- [WRITTEN EXERCISE]
Include in the output exactly the lines from the opening of the data through the line containing "1, 1, 0.2, 0];", and nothing more.

☆ ☆ ☆ ☆ ☆

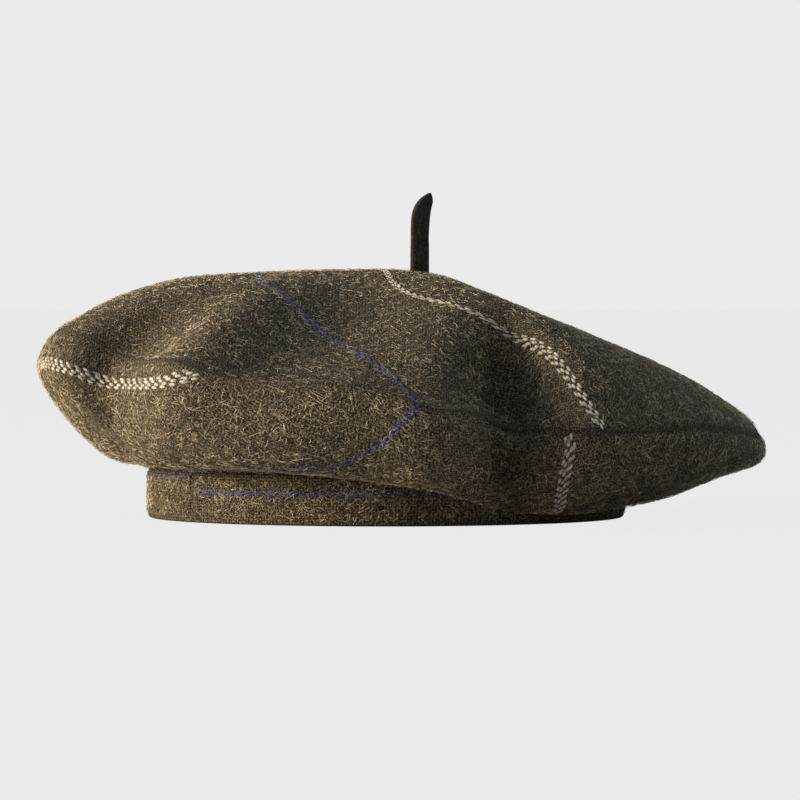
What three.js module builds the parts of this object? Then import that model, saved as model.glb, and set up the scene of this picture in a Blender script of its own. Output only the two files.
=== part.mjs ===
// A two-piece tweed tam o shanter in the beret cut: a round top sewn to a side ring,
// gathered into a headband, with a short cloth stem at the middle of the top.
// Millimetres, +Z up, front towards -Y. The hat stands on the lower rim of its headband.
import * as THREE from "three";

// Driving dimensions
const clothThickness = 1.8;
const seamGap = 0.25;
const pieceGap = 0.3;
const bandRadius = 92;
const bandThickness = 3;
const bandHeight = 19.3;
const bandChamfer = 0.7;
const crownHeight = 97;
const crownCentre = { x: 6, y: 0 };
const stemFoot = { x: 13, y: 2 };
const stemWidth = 7.8;
const stemThickness = 3;
const stemHeight = 31;
const stemTurn = 25 * Math.PI / 180;
const footSlope = 1.1;
const stemLift = 0.4;
const tipLean = 1.7;

// The outer seam, one value for each 30 degrees, counterclockwise from +X (the wearer's left)
const seamRadius = [139, 138, 140, 140, 138, 136, 134, 136, 137, 135, 130, 134];
const seamHeight = [32, 46, 47, 50, 60, 68, 71.5, 70.8, 56, 53.3, 36.8, 36.3];
// How late the top rolls over towards the seam, and how far the ring hangs over the headband
const edgePower = [11, 12, 9, 7, 6, 6, 6, 6, 7, 8, 8, 9];
const droop = [0.85, 0.75, 0.5, 0.3, 0.1, 0, 0, 0, 0.05, 0.35, 1.05, 1];
// Where the ring's belly is fuller, low over the headband
const fullness = [0, 0, 0, 0, 0, 0, 0, 0.2, 1, 1, 0.2, 0];

// Folds and ridges: where each is, the way it runs in plan, its reach along the seam,
// in and out, and in height, and how far it pushes the cloth
const folds = [
  { name: "deep front fold", at: [45, -114, 38], facing: -86, reach: [18, 38, 50], push: [-3, 34, -5] },
  { name: "front crease", at: [49, -112, 46], facing: -86, reach: [11, 36, 44], push: [0, 7, -2] },
  { name: "front corner", at: [14, -128, 42], facing: -84, reach: [16, 40, 44], push: [3, -5, -6.5] },
  { name: "left dent", at: [-103, -82, 60], facing: -139, reach: [21, 32, 34], push: [5, 23, -6] },
  { name: "front hollow", at: [-18, -68, 80], facing: -96, reach: [27, 42, 30], push: [2, 3, -6] },
  { name: "left ridge", at: [-65, -96, 70], facing: -115, reach: [15, 70, 32], push: [-4, -7, 4] },
];

// Mesh steps
const aroundSteps = 84;
const frontCrowding = 0.3;
const topRows = [0.16, 0.34, 0.5, 0.63, 0.74, 0.83, 0.91, 0.96, 1];
const sideRows = [0, 0.35, 0.75, 1.25, 1.75, 2.25, 2.75, 3.3, 4, 5, 6];

function clamp01(value) {
  return Math.min(Math.max(value, 0), 1);
}

function mix(a, b, t) {
  return a + (b - a) * t;
}

// A smooth curve through four values, between the second and the third
function throughFour(a, b, c, d, t) {
  const bend = 2 * a - 5 * b + 4 * c - d + t * (3 * (b - c) + d - a);
  return b + 0.5 * t * (c - a + t * bend);
}

// Smooth closed interpolation of values spaced evenly round the hat
function roundValue(values, angle) {
  const count = values.length;
  const turn = ((angle / (2 * Math.PI)) % 1 + 1) % 1;
  const place = turn * count;
  const first = Math.floor(place);
  const at = (step) => values[(first + step + count) % count];
  return throughFour(at(-1), at(0), at(1), at(2), place - first);
}

function softMin(a, b, blend) {
  const overlap = Math.max(blend - Math.abs(a - b), 0) / blend;
  return Math.min(a, b) - overlap * overlap * blend / 4;
}

// Height of the top, before it rolls over to the seam: a plateau that falls away on each side.
// A slope starts from the crown's height less its drop, at its start, and falls at its rate.
const topSlopes = {
  right: { start: 15, drop: 1.2, rate: 0.405, blend: 7 },
  front: { rate: 0.1, bend: 0.0021, blend: 6 },
  back: { start: 40, drop: 1, rate: 0.24, blend: 12 },
  left: { start: -92, drop: 1, rate: 0.34, blend: 8 },
};
const plateauBend = { start: 8, rate: 0.0004 };
const leftStep = { at: -42, width: 12, drop: 3 };

function topHeight(x, y) {
  const { right, front, back, left } = topSlopes;
  const forward = Math.max(-y, 0);
  const step = leftStep.drop / (1 + Math.exp((x - leftStep.at) / leftStep.width));
  const plateau = crownHeight - plateauBend.rate * Math.max(x - plateauBend.start, 0) ** 2 - step;
  const rightSlope = crownHeight - right.drop - right.rate * (x - right.start);
  const frontSlope = crownHeight - front.rate * forward - front.bend * forward * forward;
  const backSlope = crownHeight - back.drop - back.rate * (y - back.start);
  const leftSlope = crownHeight - left.drop + left.rate * (x - left.start);
  let height = softMin(plateau, rightSlope, right.blend);
  height = softMin(height, frontSlope, front.blend);
  height = softMin(height, backSlope, back.blend);
  return softMin(height, leftSlope, left.blend);
}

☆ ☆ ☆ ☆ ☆

- [ANSWER TO THIS TASK]
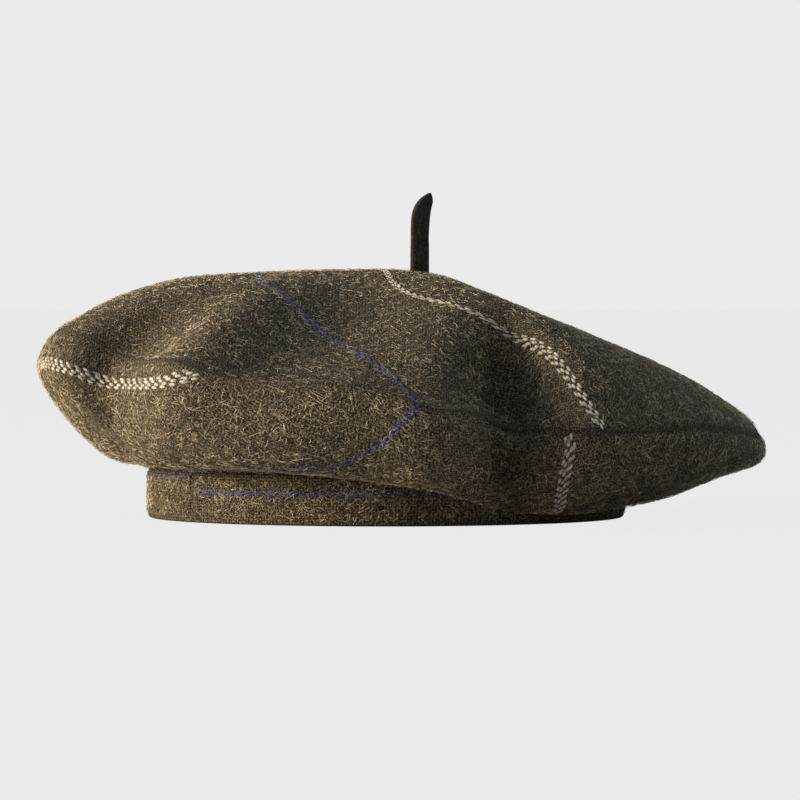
What three.js module builds the parts of this object? Then import that model, saved as model.glb, and set up the scene of this picture in a Blender script of its own. Output only the two files.
=== part.mjs ===
// A two-piece tweed tam o shanter in the beret cut: a round top sewn to a side ring,
// gathered into a headband, with a short cloth stem at the middle of the top.
// Millimetres, +Z up, front towards -Y. The hat stands on the lower rim of its headband.
import * as THREE from "three";

// Driving dimensions
const clothThickness = 1.8;
const seamGap = 0.25;
const pieceGap = 0.3;
const bandRadius = 92;
const bandThickness = 3;
const bandHeight = 19.3;
const bandChamfer = 0.7;
const crownHeight = 97;
const crownCentre = { x: 6, y: 0 };
const stemFoot = { x: 13, y: 2 };
const stemWidth = 7.8;
const stemThickness = 3;
const stemHeight = 31;
const stemTurn = 25 * Math.PI / 180;
const footSlope = 1.1;
const stemLift = 0.4;
const tipLean = 1.7;

// The outer seam, one value for each 30 degrees, counterclockwise from +X (the wearer's left)
const seamRadius = [139, 138, 140, 140, 138, 136, 134, 136, 137, 135, 130, 134];
const seamHeight = [32, 46, 47, 50, 60, 68, 71.5, 70.8, 56, 53.3, 36.8, 36.3];
// How late the top rolls over towards the seam, and how far the ring hangs over the headband
const edgePower = [11, 12, 9, 7, 6, 6, 6, 6, 7, 8, 8, 9];
const droop = [0.85, 0.75, 0.5, 0.3, 0.1, 0, 0, 0, 0.05, 0.35, 1.05, 1];
// Where the ring's belly is fuller, low over the headband
const fullness = [0, 0, 0, 0, 0, 0, 0, 0.2, 1, 1, 0.2, 0];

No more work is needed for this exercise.